Building systems for existing homes 

  • Are the windows and doors up to code?  
  • Are the windows double paned and properly insulating? 
  • Is the roof and wall framing showing any signs of deterioration or deformation? 
  • Is the insulation working properly? Does insulation exist? 
  • If built in the 70’s are the pipes cast iron? 
  • Has the foundation settled? 
  • Was sheathing and waterproofing installed underneath the exterior siding?

Austin Historical Landmark Commission 

If a home is more than 40 years old it will be reviewed by the Historical Landmark Commission to determine whether it can be taken down. 

North Arrow Studio has submitted their fair share of demolition permits on >40 year old homes and have had a few homes that aesthetically may not appear to have any historical significance, but through further research have learned a person the city classifies as historically significant may have simply rented the home at one time.  

Zoning 

We recommend reviewing the City of Austin Zoning Guide for your specific property's regulations including height restrictions, setbacks, and minimum lot size. A few other regulations to consider are you maximum Floor to Area Ratio and Impervious cover for your specific zoning. Using up your maximum

square footage may require additional surveys to provide more precise documentation to the city versus being under at least 5%. Calculation aids and exemptions can be found in the Residential New Construction and Addition Permit Application. 

One example for calculation exemptions includes uncovered wooden decks. 50% of uncovered decks are considered in the calculation when calculating impervious coverage. 

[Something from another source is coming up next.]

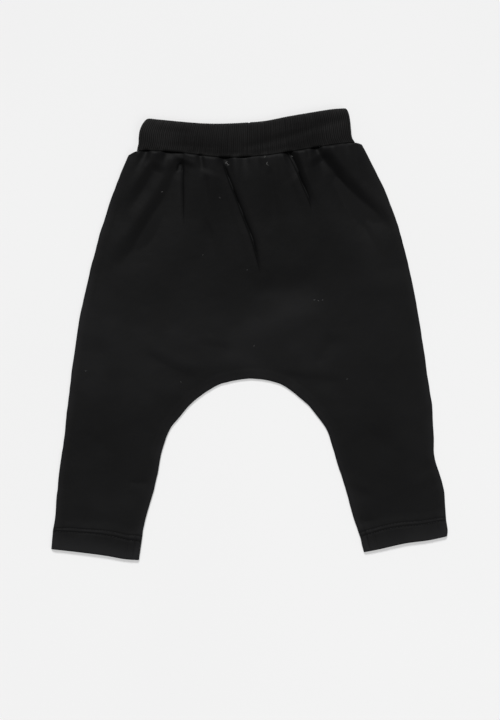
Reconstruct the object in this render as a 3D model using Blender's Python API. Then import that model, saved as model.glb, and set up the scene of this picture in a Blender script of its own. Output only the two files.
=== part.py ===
"""A small child's track pants with a dropped crotch, laid flat with the back up.

Three pieces are cut and sewn: a rib waistband folded double over its elastic,
a back panel, and a front panel that lies on the surface. The turned-up hem of
each leg belongs to the panels, so it shows as a doubled wall.

The surface is z = 0, the waist points to +Y, and x = y = 0 is the middle of
the garment. Tables are in millimetres; the finished meshes are in metres.
"""

import bpy
import numpy as np

MM = 0.001

# ---- driving sizes, mm -----------------------------------------------------
CLOTH = 1.4            # sweatshirt knit, one layer
SEAM_GAP = 0.3         # kept between pieces
BAND_WALL = 3.3        # rib, elastic, rib: one side of the folded band
BAND_PARTING = 0.8     # between the two sides of the band
HEM_DEPTH = 24.0       # turned-up leg hem
HEM_STEP = 1.6         # length over which the doubled wall begins
EDGE_ROUND = 3.0       # the seam edges roll off over this width
EDGE_ROLL = 0.4        # and by this much
AIR = 0.9              # air left between the panels away from the seams
AIR_SPREAD = 14.0
BAND_LIFT = 24.0       # length over which the panels climb to the band
FRONT_RISE = 1.0       # climb of the front panel at the band
BACK_RISE = 3.0        # climb of the back panel at the band

BACK_COLUMNS = 17      # mesh columns in each half of the back panel
FRONT_COLUMNS = 9
BAND_STATIONS = 26

# Side seams, read down from the waist: height, then where each side lies.
SIDE_SEAMS = np.array([
    # y      left     right
    (164.0, -127.6, 125.5),
    (144.0, -135.4, 135.1),
    (114.0, -145.4, 147.0),
    (84.0, -154.2, 155.5),
    (54.0, -161.8, 162.5),
    (24.0, -168.5, 168.2),
    (-6.0, -173.4, 172.9),
    (-36.0, -177.6, 177.5),
    (-66.0, -181.6, 181.9),
    (-96.0, -184.6, 184.2),
    (-126.0, -189.1, 185.6),
    (-138.0, -190.8, 189.5),
    (-152.0, -192.2, 193.6),
    (-186.0, -194.6, 196.6),
])
# Where the side seams start under the band and end at the hem.
SHOULDERS = {"left": (-121.3, 178.6), "right": (112.6, 189.4)}
HEM_OUTER = {"left": (-198.0, -215.0), "right": (198.0, -200.2)}
HEM_INNER = {"left": (-110.6, -225.4), "right": (114.0, -216.6)}

# Crotch arch and inseams, read down from its crown.
CROWN = (0.5, -44.7)
INSEAMS = np.array([
    # y       left     right
    (-46.5, -14.0, 17.2),
    (-50.5, -29.0, 31.2),
    (-57.5, -42.7, 42.6),
    (-66.0, -54.0, 53.4),
    (-81.0, -68.5, 66.5),
    (-96.0, -79.7, 77.0),
    (-111.0, -85.9, 82.3),
    (-131.0, -90.2, 88.2),
    (-156.0, -95.8, 96.4),
    (-181.0, -102.8, 103.3),
    (-206.0, -108.0, 111.3),
])

# Seam between the band and the panels, left to right: x, y.
WAIST_SEAM = [
    (-113.5, 182.2),
    (-105.5, 183.2),
    (-92.0, 182.8),
    (-69.5, 181.0),
    (-24.5, 176.4),
    (12.5, 178.0),
    (40.5, 182.0),
    (70.5, 187.0),
    (98.0, 190.6),
    (106.5, 190.9),
]
# Folded upper edge of the band, left to right: x, y.
BAND_TOP = [
    (-103.0, 215.4),
    (-81.5, 213.2),
    (-33.5, 209.9),
    (-9.5, 210.7),
    (14.5, 212.6),
    (38.5, 217.2),
    (62.5, 221.3),
    (86.5, 224.8),
    (97.5, 225.4),
]
# How far the band's two ends bow outward or in, half way up.
BAND_END_BOW = {"left": -1.8, "right": 0.6}

# Hem edges from the side seam to the inseam: the middle points.
HEM_SAG = {
    "left": [(-167.5, -218.4), (-137.5, -222.4)],
    "right": [(157.5, -209.4), (127.5, -216.0)],
}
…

While each zone has maximum height regulation, Subchapter F's McMansion ordinance has additional height and setback regulations, in order to minimize the impact of new development and rear development on adjacent properties.

Parking and Alleys 

A single family residential, duplex, or single family attached requires 2 parking spaces per dwelling unit. Once your square footage reaches 4000 square feet or more than six bedrooms, you need a parking spot per bedroom.